In Europe, propylene prices also increased by around 7%, mainly due to heightened geopolitical tensions in the Middle East, particularly the US–Iran conflict, which has affected oil and feedstock supplies. Naphtha prices, a key feedstock for propylene production in Europe, rose sharply, leading to higher monomer contract prices. Additionally, the market faced supply constraints as several steam crackers operated at lower rates, further tightening availability.
Polypropylene
Polypropylene (PP) prices in Asia increased by around 9% in early March 2026 amid rising geopolitical tensions in the Middle East. The blockade of key shipping routes has disrupted the supply of raw materials, including naphtha and LPG, tightening feedstock availability in the region. In India, PP prices have climbed sharply by 7%, driven by higher crude oil prices and freight disruptions. Major producers in India have also announced price increases this week, reflecting the impact of the ongoing conflict.
Supply disruptions have further supported the price rise. Saudi Arabia’s Advanced Petrochemical Company declared force majeure on PP supplies to Asia due to the conflict, expected to remain in effect until March 31, 2026. In Singapore, TPC declared force majeure on March 9, 2026, after shutting multiple plants on Jurong Island due to the lack of olefin feedstock from upstream supplier PCS, which was also affected by the conflict.
Additionally, several producers and traders across Asia have suspended PP offers, and at least one Southeast Asian producer has declared force majeure on polyethylene (PE) and polypropylene (PP) production. As a result of raw material disruptions and supply uncertainties, Asian producers are considering reducing operating rates, while spot PP prices in China and Southeast Asia have risen sharply.
Ethylene Dichloride
EDC prices increased in early March 2026, rising by around 5% in India and 2.5% in Saudi Arabia, mainly due to higher feedstock costs and ongoing regional conflicts. The price of ethylene, a key feedstock, also rose by about 5% globally, increasing production costs for downstream industries. The closure of the Strait of Hormuz and related geopolitical tensions have constrained naphtha supplies, forcing several Asian steam crackers to reduce operating rates.
Average ethylene operating rates in Northeast Asia are expected to fall to around 70% in March, compared with 80% in February, while South Korean crackers may drop to nearly 65%. Many Asian producers are responding by lowering operating rates, extending maintenance, or advancing planned shutdowns, which is tightening supply in the market. As a result, the market expects further price increases if Middle East tensions persist, with the ongoing conflict adding a “war premium” to petrochemical prices. If disruptions in the Strait of Hormuz continue, crude oil prices could exceed $100–$110 per barrel, sustaining upward pressure on Asian petrochemical costs.
Ethylene
Asian ethylene prices increased by around 5% in early March as the US–Iran conflict disrupted naphtha supplies from the Middle East. The blockage of the Strait of Hormuz has significantly affected maritime shipments, leading several Asian petrochemical producers to reduce operating rates or declare force majeure. Middle Eastern suppliers, which account for over 60% of Asia’s naphtha supply, have been heavily impacted, creating raw material shortages across the region.

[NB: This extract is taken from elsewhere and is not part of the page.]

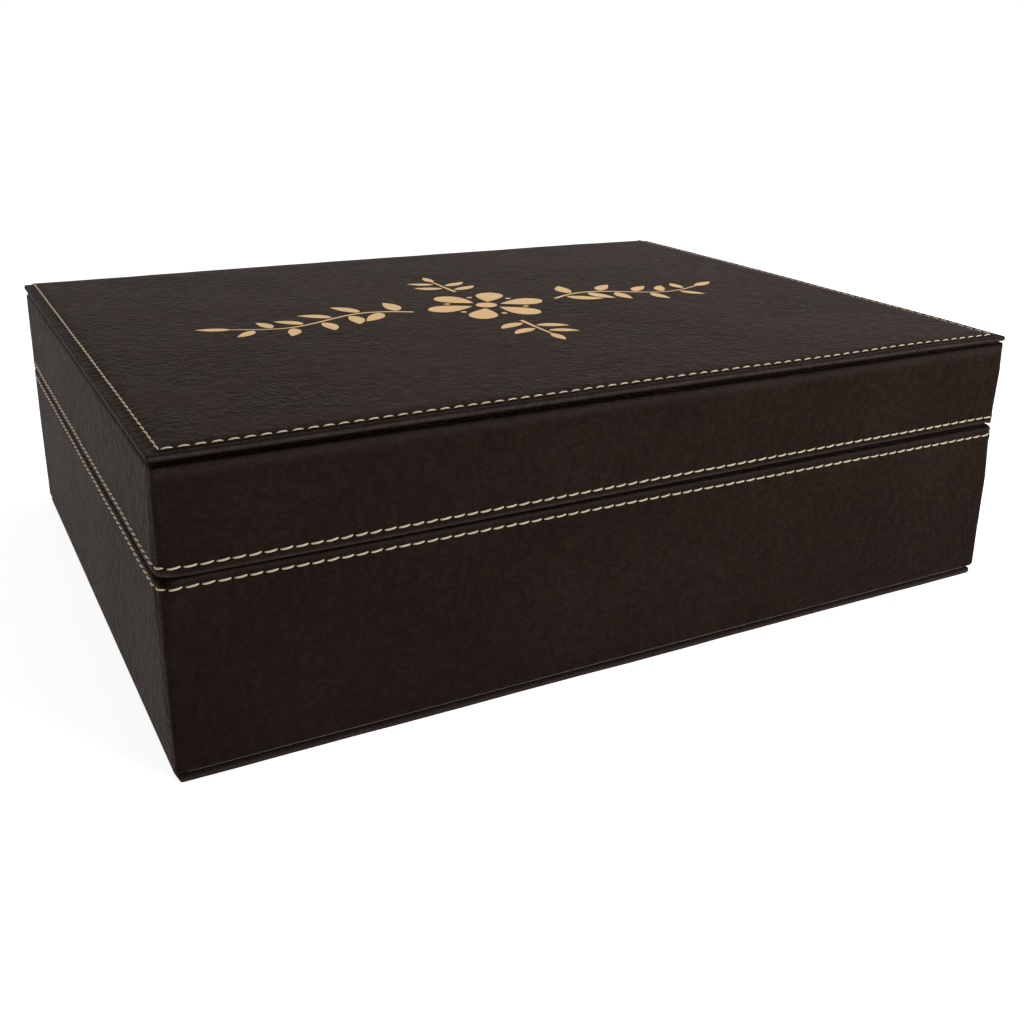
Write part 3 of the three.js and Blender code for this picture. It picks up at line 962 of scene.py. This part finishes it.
def drawn_in(across, along, inset):
    """Moves places on the row of stitches to the line at this inset, so that columns meet at the mitres."""
    deeper, reach, last = inset - panel_row_inset, np.abs(across), sheet_end - panel_row_inset
    across = np.sign(across) * (reach - deeper * smooth_step(reach, front_half - mitre_fade, front_half))
    moved = along + deeper * (1 - smooth_step(along, panel_row_inset, panel_row_inset + mitre_fade))
    return across, moved - deeper * smooth_step(along, last - mitre_fade, last)


def case_ring(columns, inset):
    """Where these columns cross the line that runs this far inside the sheet's edge."""
    side, place = ring_side[columns], ring_place[columns]
    inset = inset + 0 * place
    on_front = (side == 0) | (side == 2)
    across, along = drawn_in(place, place, inset)
    v = np.where(on_front, np.where(side == 0, inset, sheet_end - inset), along)
    half = case_half_width(v)
    on_right = np.where(side == 1, 1, -1)
    x = np.where(on_front, across * (half - inset) / (top_high.x - inset), on_right * (half - inset))
    sharpness = np.where(v < sheet_end / 2, mitre_radius, bottom_mitre_radius)
    radius = np.maximum(sharpness - inset, least_mitre_radius)
    end_gap = np.minimum(v, sheet_end - v) - inset
    side_gap = half - inset - np.abs(x)
    away = np.where(on_front, side_gap, end_gap)
    turn = math.pi / 4 * np.clip(1 - away / radius, 0, 1)
    rounded = away < radius
    end_gap = np.where(rounded, radius - radius * np.where(on_front, np.cos(turn), np.sin(turn)), end_gap)
    side_gap = np.where(rounded, radius - radius * np.where(on_front, np.sin(turn), np.cos(turn)), side_gap)
    v = np.where(v < sheet_end / 2, inset + end_gap, sheet_end - inset - end_gap)
    x = np.sign(x) * (half - inset - side_gap)
    return x, v


edge_inset = 2 * MM
least_edge_share = 0.55  # the edge's rounding is as small as this where the sheet is thin
bead_inset, bead_middle, bead_share = 0.7 * MM, 0.46, 0.22
flange_shade_start = 0.2 * MM, 0.8 * MM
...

As a result, many producers have adjusted operations. In Singapore, PCS (Pulau Ayer Merbau) declared force majeure on 5 March and reduced operating rates, which led to the shutdown of downstream units at TPC on 9 March, while Aster Chemicals and Energy also issued force majeure. In Thailand, Siam Cement Group (SCG) halted operations at its Rayong Olefins unit due to difficulties securing naphtha and propane.
In Japan, Mitsubishi Chemical reduced operating rates at its 485,000 t/yr Ibaraki plant on 9 March, while Idemitsu Kosan warned of possible shutdowns at its Tokuyama and Chiba plants if supply shortages continue. Tosoh also shut a 493,000 t/yr cracker for maintenance on 4 March, with potential delays in restart.
In South Korea, LG Chem plans to cut operating rates to around 60% at its naphtha-fed crackers in Yeosu and Daesan, while Yeochun NCC (YNCC) has declared force majeure. Meanwhile, in China, several producers including CNOOC and Shell have reportedly reduced operating rates by 10–30%, further tightening ethylene supply in the region.
Asian ethylene prices are expected to remain firm in the near term as supply disruptions and reduced cracker operating rates continue to tighten regional availability. If Middle East tensions and Strait of Hormuz shipping disruptions persist, feedstock shortages and higher energy costs may push ethylene prices further upward across Asia.
HDPE/LDPE
Prices of HDPE and LDPE in Asia rallied in early March, with gains of approximately 4.2% and 7% respectively, attributed largely to the mounting tension in the Middle East. The fighting has sparked worries about supply disruptions, sending crude oil and feedstock prices up and strengthening polyethylene markets. Consequently, the regional PE prices rose, while a lot of the players such as traders and producers were more or less waiting on the sidelines due to the uncertainties. In China, domestic petrochemical futures and prices rose on stronger crude oil, while Indian manufacturers raised prices significantly at the beginning of the month.
A similar pattern arose in Europe, where HDPE and LDPE prices were pressured by higher energy, feedstock and logistics costs due to geopolitical tension. The conflict has tightened supply and increased volatility, leaving LDPE in particular highly affected by strong demand and scarce supply, translating into sharp price rises.